Reducing food waste clearly is an important step in achieving climate goals: the Karma company itself mentions that food waste is responsible for 6% of global greenhouse emissions. But food waste is generated at every stage of the supply chain, from agricultural production to domestic consumption, and it is not entirely clear what share food waste from restaurants makes up. Karma suggesting that combating food waste in restaurants will “save the world” is therefore not only wrong, but also obscures the wider parts of the problem.
It may very well be that “Karma” is simply using this offensive campaign to generate controversy, hoping to achieve more publicity and recognition this way. However, the campaign’s message – just use our app, and don’t bother with the climate movement – reveals a deeper problem: Karma proposes a technological fix to food waste, and ultimately becomes invested in upholding the status quo in order to keep profiting off the overproduction of food.
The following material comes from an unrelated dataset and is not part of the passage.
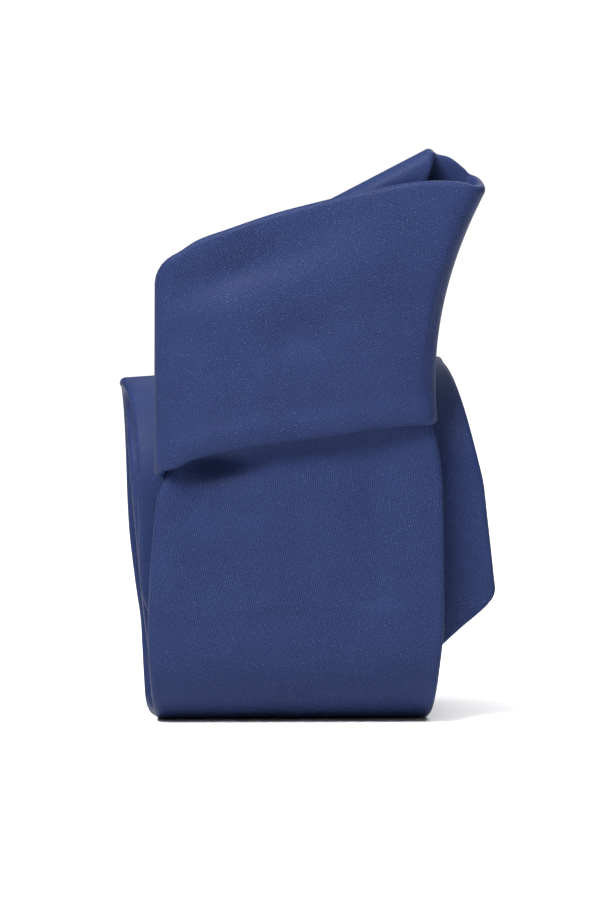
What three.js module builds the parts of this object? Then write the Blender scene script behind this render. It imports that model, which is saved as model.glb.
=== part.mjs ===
// A silk necktie, rolled up and finished with a loose wrap, standing on its bottom fold.
// The tie is one long band. It is described by stations: straight lines across the band, each from
// edge A to edge B, in order from the wide point to the narrow point. Every piece of cloth is a
// section swept along the stations between two lengths measured from the wide point.
// Millimetres, +Z up, -Y is the front, origin under the middle of the standing tie.
import * as THREE from "three";

// The standing tie
const standWidth = 85;
const standHeight = 131;
const centreX = -0.14;
// the size that the rows of places further down are written for
const drawnWidth = 85;
const drawnHeight = 131;

// The layers of the band
const silkThickness = 0.5;
const interliningThickness = 1.0;
const clothGap = 0.3;
const layerClearance = 0.3;
const labelRoom = 1.7;

// The narrow half of the band, which makes the coil inside
const coilTurns = 8;
const coilStartWidth = 45;
const neckWidth = 34;
const tailWidth = 38;
const tailPoint = 19;
const bluntTip = 2.5;
const coilTop = 70.7;

// Bends
const bottomRadius = 13;
const bottomRadiusLeft = 8;
const topFoldDepthRight = 4.6;
const rightFoldReach = 2;
const stepsPerHalfTurn = 8;
const foldSteps = 6;
const cornerSteps = 5;
const leastStep = 0.35;

// Cloth pieces, as lengths from the wide point
const neckSeamBlade = 760;
const neckSeamTail = 1060;
const interliningJoin = 900;
const bladeVee = 132;
const bladeVeeLength = 36;
const tailVeeLength = 26;
const tailVee = 62;
const bladeHem = 9;
const tailHem = 6;
const slotWidth = 2;
const tackSlot = 6;
const tackLength = 3;
const threadWidth = 0.8;
const seamGap = 1.0;
const seamThread = 0.4;
const pointClearance = 8;
const tippingTuck = 10;

// Small pieces on the back of the blade: height above the table, size across and along the band
const keeper = { z: 23, across: 46, along: 11, thick: 0.7, x: -2 };
const makerLabel = { z: 41, across: 30, along: 12, thick: 0.5, x: -8 };
const careLabel = { z: 41, across: 12, along: 12, thick: 0.5, x: 18 };
const backLean = 0.06;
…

This eco-modernist narrative not only shifts the focus from systemic change (which the “judgmental” climate activists demand) to individual consumption under a “green growth” capitalism – it also appropriates the ideas of pleasure activism, which is an emerging strategy pioneered by black and brown peoples. Pleasure activism seeks to make the struggle for justice and liberation a pleasurable experience, and connecting through food is an important part of it.
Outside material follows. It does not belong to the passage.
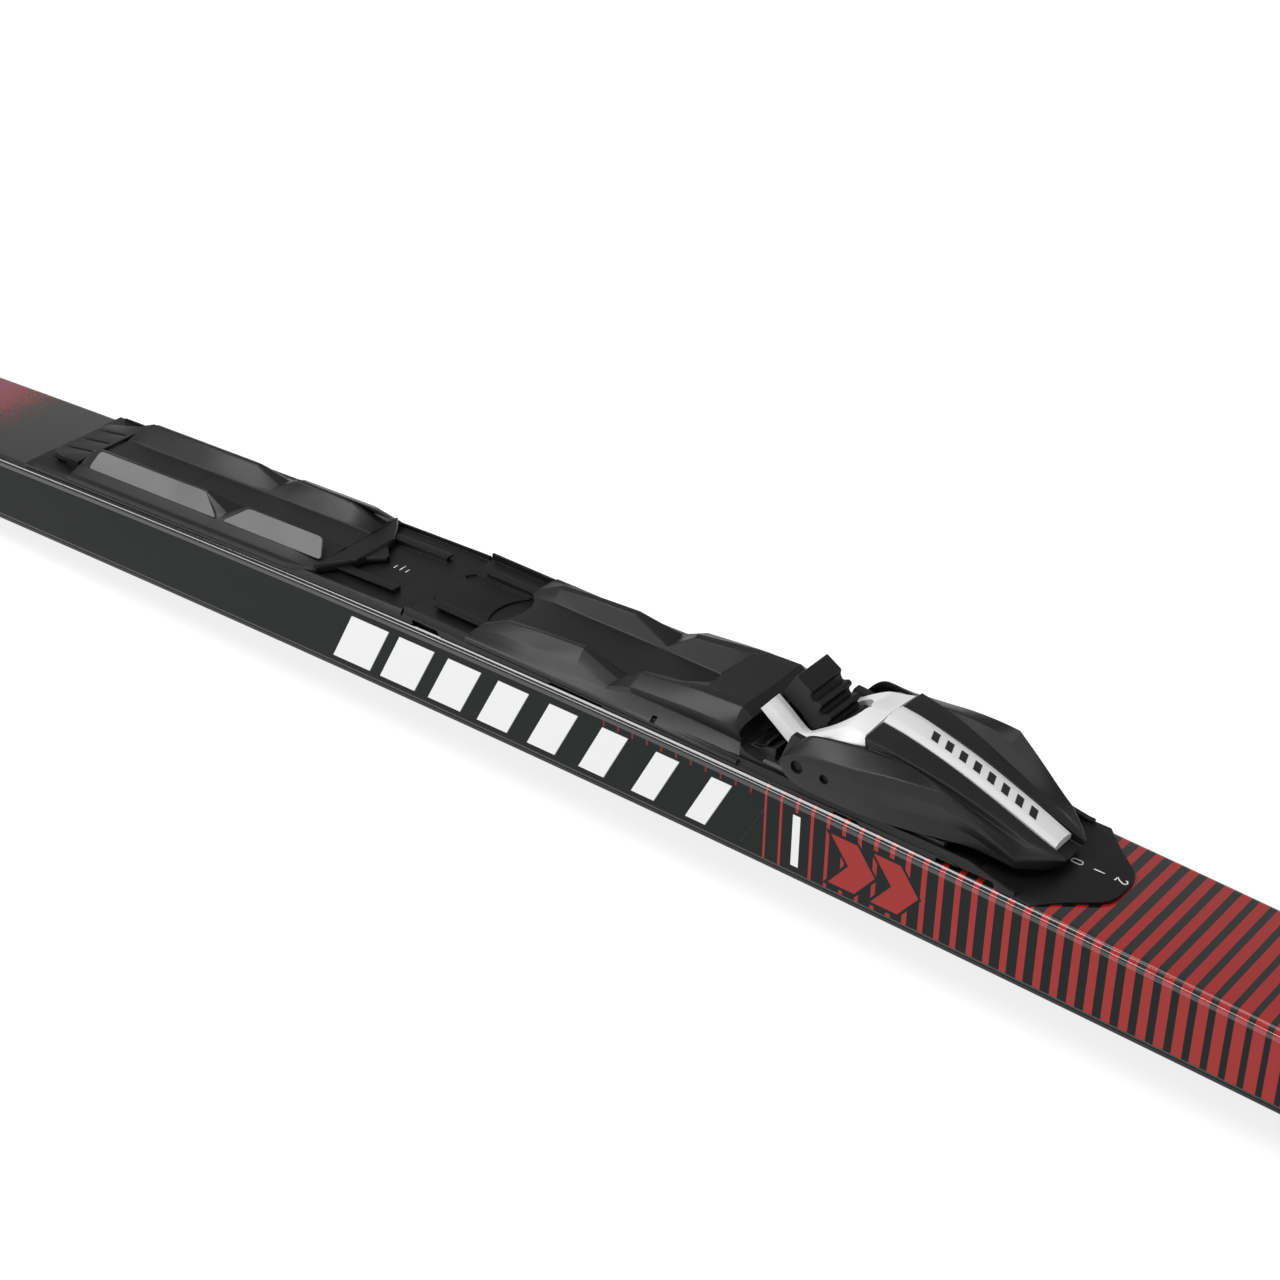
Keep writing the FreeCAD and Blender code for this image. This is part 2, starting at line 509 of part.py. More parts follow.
def build_heel_fittings():
    rear = pad_plate(-281.0, -218.0, 7.0)
    front = pad_plate(-215.0, -172.0, 7.0)
    left = tilt(Part.makeCompound([rear, front]))
    right = left.mirror(V(0, 0, 0), V(0, 1, 0))
    PARTS["grip_pads_left"] = left
    PARTS["grip_pads_right"] = right
    body = PARTS["heel_body"]
    PARTS["heel_body"] = body.cut([left, right]).removeSplitter()

    tail = top_prism(symmetric([(-304.0, 8.0), (-301.0, 13.0), (-285.0, 16.6)]), 0.4, 4.6)
    slope = side_prism([(-306, 1.6), (-306, 8), (-284, 8), (-284, 4.6)], -20, 20)
    tail = tail.cut(slope)
    tongue = box(-286.5, -238.0, -4.8, 4.8, 1.9, 3.6)
    lug = rod(-242.0, 2.75, 1.4, -4.8, 4.8)
    tab = tail.fuse([tongue, lug])
    for y in (-7.7, 0.0, 7.7):
        tab = tab.cut(box(-303, -287, y - 0.5, y + 0.5, 2.2, 6))
    rail_room = both_sides(box(-310, -284, RAIL_IN - GAP, RAIL_OUT + GAP, 0, RAIL_H + GAP))
    tab = tab.cut([rail_room, rod(-242.0, 2.75, 0.85, -10, 10)])
    PARTS["heel_release_tab"] = tilt(tab.removeSplitter())
    PARTS["tab_pin"] = tilt(rod(-242.0, 2.75, 0.8, -7.6, 7.6))
    PARTS["heel_body"] = PARTS["heel_body"].cut(PARTS["tab_pin"])


def main():
    os.makedirs("parts", exist_ok=True)
    build_ski()
    build_plate()
    build_boot_guide()
    build_toe_chassis()
    build_toe_frame()
    build_flexor()
    build_jaw()
    build_lever()
    build_position_latch()
    build_heel()
    build_heel_fittings()
    for name, shape in PARTS.items():
        print(name, shape.ShapeType, len(shape.Solids), round(shape.Volume, 1), shape.isValid())
        shape.exportStep("parts/" + name + ".step")


main()
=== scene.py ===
"""Looks for a cross-country ski with its boot binding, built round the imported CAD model.

Frame: +X towards the tip, +Y left, +Z up, origin under the middle of the ski on the floor. Helper
functions take millimetres; at(u, y, h) counts u forward from the boot's toe bar and h up from the
ski's top under it.
"""
import math

import bmesh
import bpy
from mathutils import Matrix, Vector


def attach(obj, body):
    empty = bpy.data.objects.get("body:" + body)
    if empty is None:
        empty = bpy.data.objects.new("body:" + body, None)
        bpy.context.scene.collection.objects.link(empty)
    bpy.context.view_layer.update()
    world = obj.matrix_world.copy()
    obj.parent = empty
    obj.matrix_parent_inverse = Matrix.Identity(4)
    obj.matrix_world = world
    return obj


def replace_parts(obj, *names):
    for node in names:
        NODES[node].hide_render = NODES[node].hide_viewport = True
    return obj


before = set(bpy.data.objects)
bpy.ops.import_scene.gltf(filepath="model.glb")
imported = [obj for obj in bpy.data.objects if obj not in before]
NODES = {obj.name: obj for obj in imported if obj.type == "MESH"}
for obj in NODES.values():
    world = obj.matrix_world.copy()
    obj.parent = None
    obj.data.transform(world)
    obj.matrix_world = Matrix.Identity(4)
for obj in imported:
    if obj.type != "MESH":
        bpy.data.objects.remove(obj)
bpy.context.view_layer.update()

MM = 0.001


# ------------------------------------------------------------------ ski profile, as in the CAD
HALF = 935.0
CREST_X, CAMBER, SPAN = -50.0, 19.0, 820.0
THICK_X, THICK_MAX, THICK_TIP, THICK_TAIL = -100.0, 28.5, 6.0, 7.0
TIP_RISE, TAIL_RISE = 36.0, 5.0
NOSE_X, TAIL_CORNER = 840.0, 9.0
CORNER_R = 3.0
BAR_X, TOP_Z = -59.0, 47.5


def base_z(x):
    front, rear = CREST_X + SPAN, CREST_X - SPAN
    if x > front:
        return TIP_RISE * ((x - front) / (HALF - front)) ** 2
    if x < rear:
        return TAIL_RISE * ((rear - x) / (HALF + rear)) ** 2
    return CAMBER * (1 + math.cos(math.pi * (x - CREST_X) / SPAN)) / 2


def thickness(x):
    if x >= THICK_X:
        s = min(1.0, (x - THICK_X) / (HALF - THICK_X))
        return THICK_TIP + (THICK_MAX - THICK_TIP) * max(0.0, math.cos(math.pi / 2 * s)) ** 2.4
    s = min(1.0, (THICK_X - x) / (HALF + THICK_X))
    return THICK_TAIL + (THICK_MAX - THICK_TAIL) * max(0.0, math.cos(math.pi / 2 * s))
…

The idea to work with businesses to prevent food waste is not new either, however until the emergence of apps like TGTG and Karma, this took place largely outside the capitalist system. Volunteers would pick up food from individuals, retailers and producers, and distribute it for free, or use it themselves. A platform for facilitating this, foodsharing.de, was founded in 2012, and nowadays is also organized through an app. However, by selling food that would otherwise end up in the trash, the for-profit apps have commodified food saving, assigning an exchange value to food that would have otherwise been considered waste.
Interestingly, it is the CEO of Karma, Hjalmar Ståhlberg Nordegren himself who has called into question the business model of its competitors, by criticizing them for incentivizing overproduction. TGTG, which sells mystery bags that can be bought days in advance, has admitted to calling businesses informing that any left-overs they have at a specific time, would be very likely to sell via the app. This may very well tempt businesses to produce a surplus to be sold at discounted, but still profitable prices.
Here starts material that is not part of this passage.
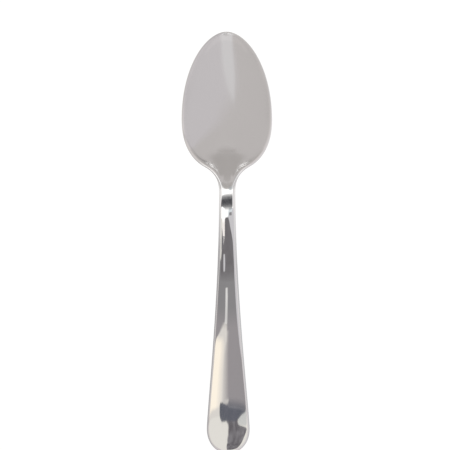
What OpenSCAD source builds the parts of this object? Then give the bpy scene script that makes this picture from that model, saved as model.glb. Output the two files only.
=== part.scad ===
// Tablespoon, pressed and polished from one piece of stainless steel.
//
// The spoon is one skin, lofted through ribs. A rib is one half of a cross
// section: it starts on the long centre line and ends on the outline. Along a
// rib the upper face goes from the keel (the centre line of the upper face) to
// the rim, the edge is bevelled over, and the under face comes back one wall of
// metal below. The left half mirrors the right half. The ribs at the tip and at
// the end of the handle lie on the centre line, and close the skin.
//
// Places along the spoon are measured from the tip of the bowl. The tip points
// along +Y, the bowl opens along +Z, and Z = 0 is the table that it rests on.

/* [Length] */
// Length from the tip of the bowl to the end of the handle
spoon_length = 200; // [185:1:230]

/* [Bowl outline] */
// Width of the bowl where it is widest
bowl_width = 43; // [36:0.5:50]
// Place of the widest part of the bowl, from the tip
bowl_widest = 42; // [38:0.5:46]
// Roundness of the tip, as a share of half the width
tip_roundness = 0.43; // [0.34:0.01:0.55]
// Length of the side that runs up to the widest part, as a share of its place
side_fullness = 0.63; // [0.5:0.01:0.72]
// Place of the shoulders, where the outline turns from round to hollow
shoulder_place = 64; // [60:0.5:68]
// Width across the shoulders there
shoulder_width = 21.6; // [18:0.2:25]
// Angle of the outline at the shoulders, from the centre line
shoulder_angle = 62; // [52:1:68]
// Length of the round stretch from the widest part towards the shoulders
heel_round = 15; // [11:0.5:18]

/* [Neck outline] */
// Place of the narrowest part of the neck
neck_place = 77.5; // [75:0.5:84]
// Width of the neck
neck_width = 7.8; // [6:0.1:11]
// Length of the hollow curve from the shoulders into the neck
neck_hollow = 8.5; // [6:0.5:11]

/* [Handle outline] */
// Width of the handle where it is widest
handle_width = 20.4; // [15:0.2:26]
// Length of the rounded end, from the widest part to the end
end_round = 11.5; // [8:0.5:16]
// Length of the nearly straight stretch that leaves the neck
shank_length = 49; // [30:1:60]
// Length of the stretch that runs into the widest part of the handle
flare_length = 8; // [4:0.5:16]

/* [Side profile] */
// Depth of the bowl below its rim
bowl_depth = 8.6; // [6.5:0.1:11]
// Place of the deepest part of the bowl
bowl_deepest = 38; // [33:0.5:42]
// Rise of the tip above the sides of the rim
tip_lift = 0.7; // [0:0.1:2]
// Steepest slope of the heel, where the bowl climbs into the neck, in degrees
heel_slope = 33.5; // [24:0.5:38]
// Slope of the shank behind the neck, in degrees
shank_slope = 7; // [4:0.5:11]
// Height of the top of the handle's arch above the table
arch_height = 19.8; // [17:0.1:24]
// Place of the top of the arch
arch_place = 102; // [97:1:112]
// Distance from the end to where the handle rests on the table
foot_inset = 15; // [10:0.5:20]
// Radius of the handle's sweep over the table there
foot_radius = 83; // [60:1:140]
// Upward turn of the end of the handle, in degrees
end_turn = 9; // [0:0.5:12]

/* [Metal] */
// Thickness at the tip of the bowl
tip_metal = 1.1; // [0.8:0.1:1.6]
// Thickness of the floor of the bowl
bowl_metal = 1.4; // [1:0.1:2]
// Thickness of the bowl's wall at the shoulders
shoulder_metal = 1.9; // [1.4:0.1:2.4]
// Thickness at the middle of the neck
neck_metal = 3.2; // [2.6:0.1:4]
// Thickness along the middle of the handle at its widest
handle_metal = 2.3; // [1.8:0.1:3]
// Crown of the neck, from the border of its bevels to its middle
neck_crown = 0.2; // [0.1:0.05:0.5]
// Crown of the shank where it is roundest
shank_crown = 0.9; // [0.5:0.05:1.1]
// Place where the shank is roundest
crown_place = 118; // [108:1:130]
// Crown of the handle where it is widest
handle_crown = 0.6; // [0.2:0.05:0.8]
// Rounding of the neck's under face, from its edges to its middle
neck_belly = 0.4; // [0.1:0.05:0.6]

/* [Edges] */
// Width of the bevelled edge at the tip, seen from above
tip_bevel = 0.6; // [0.4:0.05:0.9]
// Width of the bevelled edge at the widest part of the bowl
side_bevel = 1.1; // [0.8:0.05:1.5]
// Width of the bevelled edge at the shoulders
shoulder_bevel = 1.9; // [1.4:0.05:2.3]
// Width of the bevelled edge at the neck
neck_bevel = 1.2; // [0.9:0.05:1.7]
// Width of the bevelled edge of the handle
handle_bevel = 1.5; // [1:0.05:2]
// Radius of the corner under the edge
under_round = 0.5; // [0.3:0.05:0.7]
// Share of the thickness that the bevel takes, the rest being the under corner
bevel_share = 0.78; // [0.6:0.01:0.88]

/* [Hidden] */
steel = [0.72, 0.71, 0.7];

half_length = spoon_length / 2;
half_bowl = bowl_width / 2;
half_neck = neck_width / 2;
half_handle = handle_width / 2;
handle_widest = spoon_length - end_round;
rim_height = bowl_metal + bowl_depth;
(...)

Karma meanwhile requires businesses to upload the exact products that they have left over, which they hope will allow them to devise an algorithm that can alert businesses ahead of time when they are likely to overproduce. By preventing surplus food from even being produced, the businesses will not have to sell it at a discount price, thereby improving their bottom line even more – in theory. In practice, businesses still stand to make a profit from selling discounted food, if at a lower profit margin: as long as they sell them for more than production cost and provided this doesn’t reduce the amount of food that is sold at a normal price.
This is the issue for supermarkets: buying discounted food from supermarkets will cause consumers to buy less food at a normal price. That is why supermarkets often put a cap on the amount of bags they sell via TGTG. For restaurants meanwhile, selling discounted food is likely to win them new customers, who would not have purchased products from them in the first place. Aside from selling food at full price to regular customers, they now have an additional revenue stream from eco-conscious and price-savvy customers that want to save money and/or help the environment.
Political Ecology teaches us to be wary of “win-win” narratives. While Karma and TGTG may make quality food available for people who would otherwise be unable to afford it, there are “losers” in this situation too: while these apps are commodifying food that would otherwise have been thrown away, they can also end up commodifying food that would have been recovered by non-profit food-saving organizations.
A friend of mine, who is active in our local food-saving community, confirmed that businesses are already declining cooperation with non-profit food-saving efforts on the grounds that they have already partnered with Karma or TGTG.
So what’s the bottom line? For-profit food saving apps are unable to fully tackle the problem of food waste of supermarkets, and are likely to merely establish an additional revenue stream for restaurants to broaden their customer base. While they may be able to establish partnerships with businesses that would be unwilling to give away their food to non-profit food saving, the for-profit apps also encroach on the already limited spaces that have been established around decommodified food. At the same time, dumpster diving remains on the verge of illegality. While the spots I frequent don’t engage in actions of deterrence such as locking gates or pouring chemicals on the food, more high-end expensive foods like vegan meat-substitutes sometimes have their packaging intentionally slashed to make them unattractive to dumpster divers.
Legalizing dumpster diving could be a start to make sure more food is diverted from the waste stream, but actually eliminating food waste will require far broader action. There is not only a need to reshape our collective consumption habits –for instance, not expecting all our apples to be without blemishes, and all our bananas without a single black spot?– but we also need to dismantle the economic system that incentivizes food overproduction and that maintains a highly unequal access to food and nutrition.
As long as food is treated as a commodity, it has a market value that is dissociated from its value of feeding people. This makes it more profitable for a supermarket to throw away food rather than give it away for free, and risk “losing” a paying customer; and to keep shelves fully stocked until the evening and throw out the excess, rather than risk running out of stock in the evening and having to turn away customers. Decommodifying food however will require a climate movement committed to naming the capitalist system as the culprit behind food waste – “radical slacktivism”, as suggested by Karma, is just not going to cut it.